--- BEGIN ---

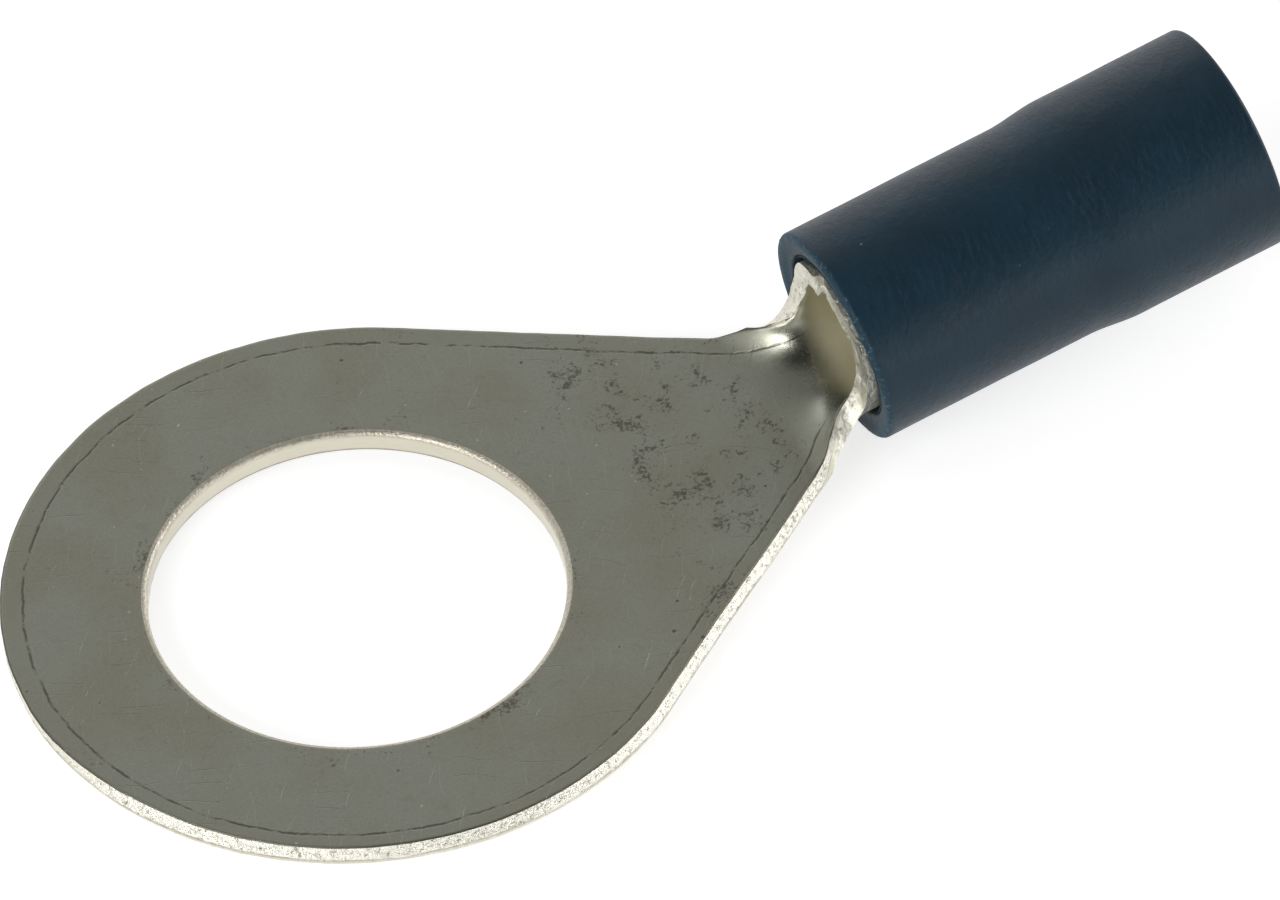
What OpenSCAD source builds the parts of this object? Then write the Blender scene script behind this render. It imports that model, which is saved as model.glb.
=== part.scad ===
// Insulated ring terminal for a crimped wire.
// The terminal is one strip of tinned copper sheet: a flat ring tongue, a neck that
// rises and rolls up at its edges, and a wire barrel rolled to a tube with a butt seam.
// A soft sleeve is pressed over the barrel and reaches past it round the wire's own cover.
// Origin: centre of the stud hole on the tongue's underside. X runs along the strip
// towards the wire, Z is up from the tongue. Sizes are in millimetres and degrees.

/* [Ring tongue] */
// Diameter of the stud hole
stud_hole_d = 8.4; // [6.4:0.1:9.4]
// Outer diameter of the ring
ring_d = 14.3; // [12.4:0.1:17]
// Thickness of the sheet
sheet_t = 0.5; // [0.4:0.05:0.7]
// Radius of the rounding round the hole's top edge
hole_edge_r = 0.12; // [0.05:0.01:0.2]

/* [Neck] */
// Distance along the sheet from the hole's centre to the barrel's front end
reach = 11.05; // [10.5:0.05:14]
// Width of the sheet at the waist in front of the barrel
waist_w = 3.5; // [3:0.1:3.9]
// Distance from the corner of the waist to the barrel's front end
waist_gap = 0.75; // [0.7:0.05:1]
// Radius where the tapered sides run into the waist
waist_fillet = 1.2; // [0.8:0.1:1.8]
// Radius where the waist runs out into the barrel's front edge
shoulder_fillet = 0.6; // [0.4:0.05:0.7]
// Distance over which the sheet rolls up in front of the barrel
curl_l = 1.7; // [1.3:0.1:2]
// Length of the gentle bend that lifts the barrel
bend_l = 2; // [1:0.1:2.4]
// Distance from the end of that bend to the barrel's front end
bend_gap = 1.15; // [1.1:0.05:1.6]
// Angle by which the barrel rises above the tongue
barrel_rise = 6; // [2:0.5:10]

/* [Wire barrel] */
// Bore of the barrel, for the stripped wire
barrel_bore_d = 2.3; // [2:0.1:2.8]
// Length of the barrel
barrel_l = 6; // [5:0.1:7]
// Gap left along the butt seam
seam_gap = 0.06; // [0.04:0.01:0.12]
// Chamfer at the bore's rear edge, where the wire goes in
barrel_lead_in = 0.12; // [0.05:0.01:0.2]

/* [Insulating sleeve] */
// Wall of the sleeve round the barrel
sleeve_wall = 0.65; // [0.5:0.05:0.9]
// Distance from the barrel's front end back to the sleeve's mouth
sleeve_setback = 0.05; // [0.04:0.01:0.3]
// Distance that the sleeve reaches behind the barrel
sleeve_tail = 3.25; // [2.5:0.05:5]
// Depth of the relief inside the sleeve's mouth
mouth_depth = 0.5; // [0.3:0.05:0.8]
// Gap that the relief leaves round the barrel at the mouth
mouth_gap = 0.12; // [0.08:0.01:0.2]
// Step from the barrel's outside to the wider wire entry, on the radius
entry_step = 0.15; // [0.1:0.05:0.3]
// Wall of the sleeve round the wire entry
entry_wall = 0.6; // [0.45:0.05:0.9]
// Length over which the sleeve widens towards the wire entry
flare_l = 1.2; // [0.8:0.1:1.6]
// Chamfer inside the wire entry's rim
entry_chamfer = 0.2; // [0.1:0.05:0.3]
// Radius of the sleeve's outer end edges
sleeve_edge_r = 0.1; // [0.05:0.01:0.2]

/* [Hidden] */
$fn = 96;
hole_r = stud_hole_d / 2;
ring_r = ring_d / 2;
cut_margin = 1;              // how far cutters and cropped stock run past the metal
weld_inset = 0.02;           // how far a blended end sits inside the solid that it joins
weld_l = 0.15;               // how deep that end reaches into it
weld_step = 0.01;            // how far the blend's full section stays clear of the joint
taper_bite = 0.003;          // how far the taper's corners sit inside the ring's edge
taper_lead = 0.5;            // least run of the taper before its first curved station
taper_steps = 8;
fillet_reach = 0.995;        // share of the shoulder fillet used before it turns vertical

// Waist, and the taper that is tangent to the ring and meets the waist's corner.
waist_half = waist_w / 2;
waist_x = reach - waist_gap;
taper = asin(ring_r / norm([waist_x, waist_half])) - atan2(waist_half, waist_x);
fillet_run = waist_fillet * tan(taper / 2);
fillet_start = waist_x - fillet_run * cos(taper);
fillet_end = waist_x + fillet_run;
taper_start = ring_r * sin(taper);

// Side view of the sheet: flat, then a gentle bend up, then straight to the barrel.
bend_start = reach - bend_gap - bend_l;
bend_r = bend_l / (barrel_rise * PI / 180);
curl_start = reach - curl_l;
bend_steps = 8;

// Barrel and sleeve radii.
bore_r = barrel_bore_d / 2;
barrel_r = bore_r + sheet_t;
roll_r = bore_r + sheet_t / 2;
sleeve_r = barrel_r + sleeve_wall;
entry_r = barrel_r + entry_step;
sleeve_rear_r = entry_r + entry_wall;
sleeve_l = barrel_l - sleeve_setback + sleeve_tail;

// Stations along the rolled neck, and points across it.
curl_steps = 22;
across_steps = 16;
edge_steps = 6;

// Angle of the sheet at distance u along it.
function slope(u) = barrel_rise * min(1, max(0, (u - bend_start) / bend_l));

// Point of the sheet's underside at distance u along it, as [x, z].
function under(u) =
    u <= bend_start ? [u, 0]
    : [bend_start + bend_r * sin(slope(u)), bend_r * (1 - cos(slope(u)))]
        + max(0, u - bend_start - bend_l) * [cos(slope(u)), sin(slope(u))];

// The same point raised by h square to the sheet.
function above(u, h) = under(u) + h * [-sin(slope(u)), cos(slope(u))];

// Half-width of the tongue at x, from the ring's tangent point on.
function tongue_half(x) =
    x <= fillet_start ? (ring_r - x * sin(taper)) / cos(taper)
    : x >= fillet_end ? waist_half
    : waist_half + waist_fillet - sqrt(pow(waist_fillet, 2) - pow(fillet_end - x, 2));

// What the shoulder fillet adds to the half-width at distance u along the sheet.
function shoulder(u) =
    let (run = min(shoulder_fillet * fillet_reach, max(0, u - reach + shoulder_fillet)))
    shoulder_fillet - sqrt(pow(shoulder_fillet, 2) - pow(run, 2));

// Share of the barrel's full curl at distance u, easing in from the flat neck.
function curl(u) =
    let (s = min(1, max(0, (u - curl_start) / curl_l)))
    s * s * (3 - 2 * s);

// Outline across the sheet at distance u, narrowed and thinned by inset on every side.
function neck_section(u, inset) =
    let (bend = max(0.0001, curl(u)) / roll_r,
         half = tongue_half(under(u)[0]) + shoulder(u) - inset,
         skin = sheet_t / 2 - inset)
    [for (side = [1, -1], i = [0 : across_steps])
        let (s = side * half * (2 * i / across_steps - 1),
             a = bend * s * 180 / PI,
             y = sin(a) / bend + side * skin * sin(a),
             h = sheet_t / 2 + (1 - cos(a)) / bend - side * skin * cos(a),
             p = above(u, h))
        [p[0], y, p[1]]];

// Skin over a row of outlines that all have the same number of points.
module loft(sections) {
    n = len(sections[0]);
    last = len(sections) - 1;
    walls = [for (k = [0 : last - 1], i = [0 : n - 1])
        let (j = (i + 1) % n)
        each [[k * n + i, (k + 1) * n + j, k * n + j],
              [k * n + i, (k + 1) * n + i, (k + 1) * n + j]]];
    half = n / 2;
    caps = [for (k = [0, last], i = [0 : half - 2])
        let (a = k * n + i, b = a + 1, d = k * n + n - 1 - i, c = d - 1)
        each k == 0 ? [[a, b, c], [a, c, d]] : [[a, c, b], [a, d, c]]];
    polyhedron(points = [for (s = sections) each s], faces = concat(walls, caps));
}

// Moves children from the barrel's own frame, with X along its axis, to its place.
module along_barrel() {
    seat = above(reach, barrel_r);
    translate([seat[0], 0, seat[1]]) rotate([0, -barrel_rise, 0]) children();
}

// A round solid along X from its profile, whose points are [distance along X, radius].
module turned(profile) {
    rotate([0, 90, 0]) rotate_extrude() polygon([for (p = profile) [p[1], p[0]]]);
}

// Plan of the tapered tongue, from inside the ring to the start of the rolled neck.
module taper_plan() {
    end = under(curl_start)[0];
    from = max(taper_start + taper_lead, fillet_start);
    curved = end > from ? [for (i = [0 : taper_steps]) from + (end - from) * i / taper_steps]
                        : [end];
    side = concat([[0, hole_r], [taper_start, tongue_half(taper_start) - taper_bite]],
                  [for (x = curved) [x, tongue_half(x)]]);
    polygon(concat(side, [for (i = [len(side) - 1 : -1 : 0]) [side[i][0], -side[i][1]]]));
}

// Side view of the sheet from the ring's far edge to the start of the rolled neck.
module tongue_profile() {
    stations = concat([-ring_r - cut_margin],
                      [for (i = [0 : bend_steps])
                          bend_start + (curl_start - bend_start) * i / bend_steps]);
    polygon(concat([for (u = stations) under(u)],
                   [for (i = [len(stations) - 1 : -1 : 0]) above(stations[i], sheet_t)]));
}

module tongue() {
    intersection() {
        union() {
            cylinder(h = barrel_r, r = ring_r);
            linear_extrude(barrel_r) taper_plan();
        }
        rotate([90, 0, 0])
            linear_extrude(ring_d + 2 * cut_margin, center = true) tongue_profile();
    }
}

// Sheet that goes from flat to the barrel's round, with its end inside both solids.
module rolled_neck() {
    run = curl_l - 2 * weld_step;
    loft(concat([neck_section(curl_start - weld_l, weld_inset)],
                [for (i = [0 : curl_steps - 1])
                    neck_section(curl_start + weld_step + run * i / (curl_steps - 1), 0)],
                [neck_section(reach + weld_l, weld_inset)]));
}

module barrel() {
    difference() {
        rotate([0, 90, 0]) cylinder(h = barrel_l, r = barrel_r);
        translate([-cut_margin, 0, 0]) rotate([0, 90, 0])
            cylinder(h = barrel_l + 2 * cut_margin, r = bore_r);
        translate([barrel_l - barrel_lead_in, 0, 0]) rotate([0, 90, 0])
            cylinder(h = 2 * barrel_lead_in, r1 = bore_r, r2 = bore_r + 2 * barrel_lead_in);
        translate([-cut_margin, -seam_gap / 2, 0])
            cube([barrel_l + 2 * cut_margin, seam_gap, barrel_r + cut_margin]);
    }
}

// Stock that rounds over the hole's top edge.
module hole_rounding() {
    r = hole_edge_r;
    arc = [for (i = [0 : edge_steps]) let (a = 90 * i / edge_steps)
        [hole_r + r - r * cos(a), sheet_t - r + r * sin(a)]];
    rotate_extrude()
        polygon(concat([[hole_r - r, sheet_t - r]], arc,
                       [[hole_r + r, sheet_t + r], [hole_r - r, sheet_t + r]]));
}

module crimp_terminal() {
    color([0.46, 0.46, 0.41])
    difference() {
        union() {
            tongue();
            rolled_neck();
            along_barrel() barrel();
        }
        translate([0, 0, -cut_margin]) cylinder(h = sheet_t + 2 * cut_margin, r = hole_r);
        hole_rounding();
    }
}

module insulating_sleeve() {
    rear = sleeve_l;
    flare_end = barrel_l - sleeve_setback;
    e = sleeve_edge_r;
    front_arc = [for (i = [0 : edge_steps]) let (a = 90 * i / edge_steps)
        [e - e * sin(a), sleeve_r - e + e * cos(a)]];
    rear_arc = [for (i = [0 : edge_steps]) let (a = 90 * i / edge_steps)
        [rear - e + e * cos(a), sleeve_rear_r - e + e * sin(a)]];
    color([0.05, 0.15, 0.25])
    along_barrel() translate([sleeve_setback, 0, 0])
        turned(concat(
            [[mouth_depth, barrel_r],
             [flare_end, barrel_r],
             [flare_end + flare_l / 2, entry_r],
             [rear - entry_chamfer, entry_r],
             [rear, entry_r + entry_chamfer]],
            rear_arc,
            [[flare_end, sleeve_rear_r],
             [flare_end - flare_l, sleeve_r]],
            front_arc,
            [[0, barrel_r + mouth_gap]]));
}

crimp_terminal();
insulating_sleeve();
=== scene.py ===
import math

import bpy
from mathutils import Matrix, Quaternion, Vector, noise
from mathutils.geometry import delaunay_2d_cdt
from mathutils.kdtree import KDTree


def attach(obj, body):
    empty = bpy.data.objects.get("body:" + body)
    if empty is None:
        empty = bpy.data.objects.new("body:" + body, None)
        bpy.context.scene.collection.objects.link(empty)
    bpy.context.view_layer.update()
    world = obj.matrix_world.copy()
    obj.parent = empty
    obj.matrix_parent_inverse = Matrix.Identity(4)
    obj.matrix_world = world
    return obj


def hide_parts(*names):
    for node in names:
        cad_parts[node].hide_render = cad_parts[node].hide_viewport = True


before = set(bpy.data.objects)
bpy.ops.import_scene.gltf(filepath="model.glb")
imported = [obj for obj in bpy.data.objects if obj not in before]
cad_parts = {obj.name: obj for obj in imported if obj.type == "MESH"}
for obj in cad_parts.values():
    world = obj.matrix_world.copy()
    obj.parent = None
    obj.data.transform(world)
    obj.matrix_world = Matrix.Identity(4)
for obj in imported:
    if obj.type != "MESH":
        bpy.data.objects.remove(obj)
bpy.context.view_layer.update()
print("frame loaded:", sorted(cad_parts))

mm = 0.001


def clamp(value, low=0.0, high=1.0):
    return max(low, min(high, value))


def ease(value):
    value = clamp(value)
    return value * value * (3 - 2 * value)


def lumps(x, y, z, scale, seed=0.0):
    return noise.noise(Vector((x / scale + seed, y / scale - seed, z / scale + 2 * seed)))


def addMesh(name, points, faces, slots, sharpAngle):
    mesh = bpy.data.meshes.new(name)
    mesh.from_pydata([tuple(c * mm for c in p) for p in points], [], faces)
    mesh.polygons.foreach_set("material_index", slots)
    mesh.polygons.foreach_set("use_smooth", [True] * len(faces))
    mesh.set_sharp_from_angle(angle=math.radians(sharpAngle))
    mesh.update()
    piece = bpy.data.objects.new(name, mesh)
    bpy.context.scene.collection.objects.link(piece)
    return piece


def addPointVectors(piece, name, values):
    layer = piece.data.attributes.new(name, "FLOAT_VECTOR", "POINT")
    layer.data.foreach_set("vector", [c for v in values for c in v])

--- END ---

**Task to carry out**
Beginning with the line containing "rear_arc = [for" and ending with the line containing "obj.parent = empty", extract those lines exactly from the listing above, and only those.

**Solved exercise**
    rear_arc = [for (i = [0 : edge_steps]) let (a = 90 * i / edge_steps)
        [rear - e + e * cos(a), sleeve_rear_r - e + e * sin(a)]];
    color([0.05, 0.15, 0.25])
    along_barrel() translate([sleeve_setback, 0, 0])
        turned(concat(
            [[mouth_depth, barrel_r],
             [flare_end, barrel_r],
             [flare_end + flare_l / 2, entry_r],
             [rear - entry_chamfer, entry_r],
             [rear, entry_r + entry_chamfer]],
            rear_arc,
            [[flare_end, sleeve_rear_r],
             [flare_end - flare_l, sleeve_r]],
            front_arc,
            [[0, barrel_r + mouth_gap]]));
}

crimp_terminal();
insulating_sleeve();
=== scene.py ===
import math

import bpy
from mathutils import Matrix, Quaternion, Vector, noise
from mathutils.geometry import delaunay_2d_cdt
from mathutils.kdtree import KDTree


def attach(obj, body):
    empty = bpy.data.objects.get("body:" + body)
    if empty is None:
        empty = bpy.data.objects.new("body:" + body, None)
        bpy.context.scene.collection.objects.link(empty)
    bpy.context.view_layer.update()
    world = obj.matrix_world.copy()
    obj.parent = empty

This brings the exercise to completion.